I do not own such things for they just own me. My vision of breathlessness is what I hold close, a representation on being free from such cress that breeds on my borders. I look out windows almost constantly unconscious of what I see, I have been taken away..ugh this place is filth, goodbye. Make my death full of sensation and thought.
27. May 2009
I was supplied with a wealthy abundance of what loss can be. Stripped of my clothes, rope and shackles, I am now "free" to pace. The walls are gaunt and my body is ridden with rope sores. If only I had a shirt, a chair, a rope now, used differently and to my advantage I could pull myself from these depths. Remorse is a peculiar thing that derives itself in many variations. Not of my own doing but preventable by only the way one goes about his nature. Being remorseful for ever being remorseful... like the wishing of events on oneself to bring about clarity... purity. However, stupidity is understood easily when the adversarial means supercede any goodness that could be contrived from these happenings. Specificity with thought is an important role concerning most desirable outcomes. If a mind is vague and apathetic with its contemplations, the culmination thereof is evasive, and finding a meaning to beneficially attribute to oneself is like finding a needle in a haystack. Do we need to be open to all forms of degradation? Is the lesson also that; the lessons we want to learn don't happen because we don't necessarily prepare ourselves for lessons? In that case, there would be no need to be concerned with detail and concentration. Only on my own terms do I want to experience loss and simpleness. How do I benefit when I had not cautioned myself to circumvent unpredictability? Contributing to worldwide appreciation has halted with these events. The meaning is intangible and only provokes ugliness in me. If there is a deeper explanation I'd expect one to grace me as I beg god for warmth. Perhaps it's rather like, finding the correct needle in a stack of needles.
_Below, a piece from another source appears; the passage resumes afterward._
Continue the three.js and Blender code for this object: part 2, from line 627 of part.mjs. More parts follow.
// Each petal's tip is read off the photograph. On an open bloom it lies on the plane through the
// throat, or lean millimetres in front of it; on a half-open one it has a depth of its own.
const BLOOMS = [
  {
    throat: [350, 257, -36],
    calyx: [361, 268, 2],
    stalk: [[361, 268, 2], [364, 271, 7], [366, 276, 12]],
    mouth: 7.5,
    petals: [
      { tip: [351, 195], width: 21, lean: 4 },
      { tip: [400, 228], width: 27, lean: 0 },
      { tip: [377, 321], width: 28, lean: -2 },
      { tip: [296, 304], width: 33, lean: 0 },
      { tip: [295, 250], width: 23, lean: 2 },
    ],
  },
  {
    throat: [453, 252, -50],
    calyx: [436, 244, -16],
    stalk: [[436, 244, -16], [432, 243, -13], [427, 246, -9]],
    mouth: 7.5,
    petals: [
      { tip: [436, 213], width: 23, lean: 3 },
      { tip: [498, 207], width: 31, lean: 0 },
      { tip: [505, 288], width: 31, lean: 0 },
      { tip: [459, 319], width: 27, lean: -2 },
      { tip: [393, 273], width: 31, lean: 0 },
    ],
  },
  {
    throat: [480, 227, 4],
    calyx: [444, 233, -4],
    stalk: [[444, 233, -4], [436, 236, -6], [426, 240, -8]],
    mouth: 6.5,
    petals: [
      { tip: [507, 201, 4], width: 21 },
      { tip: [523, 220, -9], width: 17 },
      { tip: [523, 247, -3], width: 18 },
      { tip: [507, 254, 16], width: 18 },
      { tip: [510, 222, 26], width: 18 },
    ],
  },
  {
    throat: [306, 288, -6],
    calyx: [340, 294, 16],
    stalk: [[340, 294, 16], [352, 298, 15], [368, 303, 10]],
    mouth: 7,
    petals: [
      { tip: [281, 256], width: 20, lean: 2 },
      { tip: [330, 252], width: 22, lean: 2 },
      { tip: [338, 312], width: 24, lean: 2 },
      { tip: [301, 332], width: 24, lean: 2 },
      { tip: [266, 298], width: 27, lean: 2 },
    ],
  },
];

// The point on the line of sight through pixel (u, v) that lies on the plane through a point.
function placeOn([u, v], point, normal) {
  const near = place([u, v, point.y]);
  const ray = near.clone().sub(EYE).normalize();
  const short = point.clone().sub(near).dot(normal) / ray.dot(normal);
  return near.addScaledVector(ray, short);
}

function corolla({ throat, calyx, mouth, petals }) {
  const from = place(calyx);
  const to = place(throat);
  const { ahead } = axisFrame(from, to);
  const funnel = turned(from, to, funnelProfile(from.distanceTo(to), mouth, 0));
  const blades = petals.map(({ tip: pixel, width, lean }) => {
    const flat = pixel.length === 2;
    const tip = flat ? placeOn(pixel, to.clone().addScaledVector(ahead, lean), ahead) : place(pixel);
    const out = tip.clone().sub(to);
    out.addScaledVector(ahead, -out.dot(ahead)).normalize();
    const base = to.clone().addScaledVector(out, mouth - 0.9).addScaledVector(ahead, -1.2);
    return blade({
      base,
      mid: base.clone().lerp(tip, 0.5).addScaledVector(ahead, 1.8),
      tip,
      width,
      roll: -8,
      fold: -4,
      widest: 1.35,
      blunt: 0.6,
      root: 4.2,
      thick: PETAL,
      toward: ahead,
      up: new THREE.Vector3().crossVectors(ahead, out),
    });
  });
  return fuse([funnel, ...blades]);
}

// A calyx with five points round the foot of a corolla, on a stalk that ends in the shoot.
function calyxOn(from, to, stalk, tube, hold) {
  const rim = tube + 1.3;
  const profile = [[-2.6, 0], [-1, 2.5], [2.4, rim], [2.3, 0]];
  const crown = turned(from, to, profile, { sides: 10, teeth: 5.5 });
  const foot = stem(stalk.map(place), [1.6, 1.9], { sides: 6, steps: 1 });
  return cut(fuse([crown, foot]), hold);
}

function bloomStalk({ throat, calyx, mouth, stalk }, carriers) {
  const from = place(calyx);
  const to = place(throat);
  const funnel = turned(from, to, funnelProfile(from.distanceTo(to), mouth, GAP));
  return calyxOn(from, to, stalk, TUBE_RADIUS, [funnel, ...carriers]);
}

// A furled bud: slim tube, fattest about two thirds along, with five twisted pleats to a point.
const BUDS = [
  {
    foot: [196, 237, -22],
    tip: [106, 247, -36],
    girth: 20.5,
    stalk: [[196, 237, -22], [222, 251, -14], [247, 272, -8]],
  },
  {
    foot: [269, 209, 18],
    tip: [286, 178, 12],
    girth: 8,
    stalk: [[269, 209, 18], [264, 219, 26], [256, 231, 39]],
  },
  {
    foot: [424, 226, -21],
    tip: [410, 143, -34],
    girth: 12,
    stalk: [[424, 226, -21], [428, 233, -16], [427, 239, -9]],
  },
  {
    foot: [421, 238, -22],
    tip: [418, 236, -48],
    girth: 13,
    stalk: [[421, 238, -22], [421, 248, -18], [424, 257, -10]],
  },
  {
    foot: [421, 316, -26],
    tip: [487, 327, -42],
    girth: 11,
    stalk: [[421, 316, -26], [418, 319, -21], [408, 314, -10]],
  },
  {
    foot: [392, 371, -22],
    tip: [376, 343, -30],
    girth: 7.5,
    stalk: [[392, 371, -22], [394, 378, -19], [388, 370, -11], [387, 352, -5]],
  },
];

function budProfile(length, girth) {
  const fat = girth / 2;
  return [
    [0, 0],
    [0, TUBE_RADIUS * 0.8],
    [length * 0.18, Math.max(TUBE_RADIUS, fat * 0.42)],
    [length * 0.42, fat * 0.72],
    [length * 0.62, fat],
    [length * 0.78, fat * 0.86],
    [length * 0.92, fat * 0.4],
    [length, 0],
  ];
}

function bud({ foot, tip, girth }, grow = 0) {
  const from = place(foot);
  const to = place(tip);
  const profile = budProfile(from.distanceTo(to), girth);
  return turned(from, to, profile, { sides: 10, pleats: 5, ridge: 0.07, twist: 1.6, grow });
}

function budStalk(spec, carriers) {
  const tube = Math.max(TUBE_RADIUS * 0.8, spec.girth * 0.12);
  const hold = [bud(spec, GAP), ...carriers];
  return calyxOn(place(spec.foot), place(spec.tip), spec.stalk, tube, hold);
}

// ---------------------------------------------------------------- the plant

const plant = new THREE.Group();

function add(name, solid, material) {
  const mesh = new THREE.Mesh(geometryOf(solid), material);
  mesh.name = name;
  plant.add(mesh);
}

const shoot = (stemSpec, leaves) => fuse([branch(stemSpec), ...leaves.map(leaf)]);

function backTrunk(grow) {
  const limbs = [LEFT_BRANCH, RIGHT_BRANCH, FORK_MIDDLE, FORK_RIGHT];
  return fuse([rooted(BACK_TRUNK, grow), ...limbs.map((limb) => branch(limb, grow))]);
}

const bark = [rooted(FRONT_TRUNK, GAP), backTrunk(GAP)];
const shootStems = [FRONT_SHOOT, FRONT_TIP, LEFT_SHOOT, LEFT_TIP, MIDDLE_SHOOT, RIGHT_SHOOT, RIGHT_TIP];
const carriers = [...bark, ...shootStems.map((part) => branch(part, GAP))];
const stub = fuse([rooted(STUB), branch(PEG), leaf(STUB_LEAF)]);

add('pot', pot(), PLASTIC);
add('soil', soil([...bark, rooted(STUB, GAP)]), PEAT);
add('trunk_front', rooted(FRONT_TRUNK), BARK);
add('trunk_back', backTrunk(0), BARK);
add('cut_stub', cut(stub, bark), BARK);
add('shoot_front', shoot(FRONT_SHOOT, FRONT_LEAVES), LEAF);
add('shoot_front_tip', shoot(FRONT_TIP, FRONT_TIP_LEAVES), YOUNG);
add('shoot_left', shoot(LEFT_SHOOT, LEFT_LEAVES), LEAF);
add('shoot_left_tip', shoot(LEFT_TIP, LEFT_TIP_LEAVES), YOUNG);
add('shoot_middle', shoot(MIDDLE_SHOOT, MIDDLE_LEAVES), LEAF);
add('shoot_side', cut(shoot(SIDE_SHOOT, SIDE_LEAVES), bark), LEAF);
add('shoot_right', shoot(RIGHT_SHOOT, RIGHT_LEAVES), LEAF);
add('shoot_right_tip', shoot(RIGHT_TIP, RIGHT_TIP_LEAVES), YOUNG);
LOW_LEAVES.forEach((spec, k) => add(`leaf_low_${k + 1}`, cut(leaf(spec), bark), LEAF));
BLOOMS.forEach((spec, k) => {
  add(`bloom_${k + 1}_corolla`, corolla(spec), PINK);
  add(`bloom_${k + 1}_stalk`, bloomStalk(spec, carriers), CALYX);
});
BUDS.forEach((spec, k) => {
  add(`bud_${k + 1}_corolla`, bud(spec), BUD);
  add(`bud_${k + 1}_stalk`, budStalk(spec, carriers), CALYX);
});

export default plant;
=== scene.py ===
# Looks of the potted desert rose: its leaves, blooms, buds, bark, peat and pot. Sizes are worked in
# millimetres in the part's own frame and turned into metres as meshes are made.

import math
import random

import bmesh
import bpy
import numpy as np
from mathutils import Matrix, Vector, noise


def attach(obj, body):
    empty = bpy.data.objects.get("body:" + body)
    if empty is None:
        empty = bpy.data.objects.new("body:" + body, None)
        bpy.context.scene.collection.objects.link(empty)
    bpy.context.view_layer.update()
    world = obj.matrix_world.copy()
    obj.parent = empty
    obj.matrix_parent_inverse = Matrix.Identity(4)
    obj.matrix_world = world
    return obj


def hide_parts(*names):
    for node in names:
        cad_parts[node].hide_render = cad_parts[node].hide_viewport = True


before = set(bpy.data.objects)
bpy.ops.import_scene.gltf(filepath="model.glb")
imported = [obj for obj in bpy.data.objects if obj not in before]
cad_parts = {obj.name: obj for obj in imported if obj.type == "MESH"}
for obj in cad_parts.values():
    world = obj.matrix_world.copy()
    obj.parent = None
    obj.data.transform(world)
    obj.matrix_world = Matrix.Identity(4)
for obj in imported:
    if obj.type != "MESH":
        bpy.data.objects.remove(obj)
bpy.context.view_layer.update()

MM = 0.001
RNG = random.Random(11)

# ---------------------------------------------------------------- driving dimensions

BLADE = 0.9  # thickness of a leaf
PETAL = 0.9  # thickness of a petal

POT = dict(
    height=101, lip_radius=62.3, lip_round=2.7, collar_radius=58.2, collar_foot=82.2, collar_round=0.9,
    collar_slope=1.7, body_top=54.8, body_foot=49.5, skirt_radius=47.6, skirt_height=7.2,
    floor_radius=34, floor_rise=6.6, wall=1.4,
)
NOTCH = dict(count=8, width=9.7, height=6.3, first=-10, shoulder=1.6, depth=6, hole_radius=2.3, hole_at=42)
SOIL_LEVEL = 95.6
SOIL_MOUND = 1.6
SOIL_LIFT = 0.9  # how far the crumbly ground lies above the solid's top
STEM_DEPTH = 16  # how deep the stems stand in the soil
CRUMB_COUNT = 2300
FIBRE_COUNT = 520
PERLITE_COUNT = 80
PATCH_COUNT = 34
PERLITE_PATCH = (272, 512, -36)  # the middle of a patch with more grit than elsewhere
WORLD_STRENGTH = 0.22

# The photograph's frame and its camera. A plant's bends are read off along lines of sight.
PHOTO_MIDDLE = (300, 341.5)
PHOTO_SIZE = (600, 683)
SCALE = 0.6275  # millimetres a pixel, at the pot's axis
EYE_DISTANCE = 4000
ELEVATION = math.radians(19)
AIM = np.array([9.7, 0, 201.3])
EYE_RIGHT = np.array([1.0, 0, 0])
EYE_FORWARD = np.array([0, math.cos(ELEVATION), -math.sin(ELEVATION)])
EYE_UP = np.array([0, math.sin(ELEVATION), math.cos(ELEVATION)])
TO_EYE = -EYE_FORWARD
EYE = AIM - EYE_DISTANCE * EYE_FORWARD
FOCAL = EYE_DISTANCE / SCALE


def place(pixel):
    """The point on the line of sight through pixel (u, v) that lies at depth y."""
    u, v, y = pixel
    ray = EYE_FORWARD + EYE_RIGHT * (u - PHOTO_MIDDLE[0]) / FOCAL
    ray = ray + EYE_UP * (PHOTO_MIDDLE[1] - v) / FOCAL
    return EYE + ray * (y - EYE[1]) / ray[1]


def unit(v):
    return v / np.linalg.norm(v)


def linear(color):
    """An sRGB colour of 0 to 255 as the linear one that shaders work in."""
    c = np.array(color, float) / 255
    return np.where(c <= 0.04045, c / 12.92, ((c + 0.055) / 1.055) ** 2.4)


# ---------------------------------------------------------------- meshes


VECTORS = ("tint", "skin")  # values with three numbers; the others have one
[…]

My breath escapes me and travels upwards to freedom, clarity... purity.
So much I really wanna be killed by a very sincere women but not the type that blacks out the sunshine over complacence on my behalf...one who understands passion cultivating itself through fucking, singing, drinking, laying in dirt, making life with hands, blood and carpet. A really good shot at a shallow portrayal of catching me off my horse.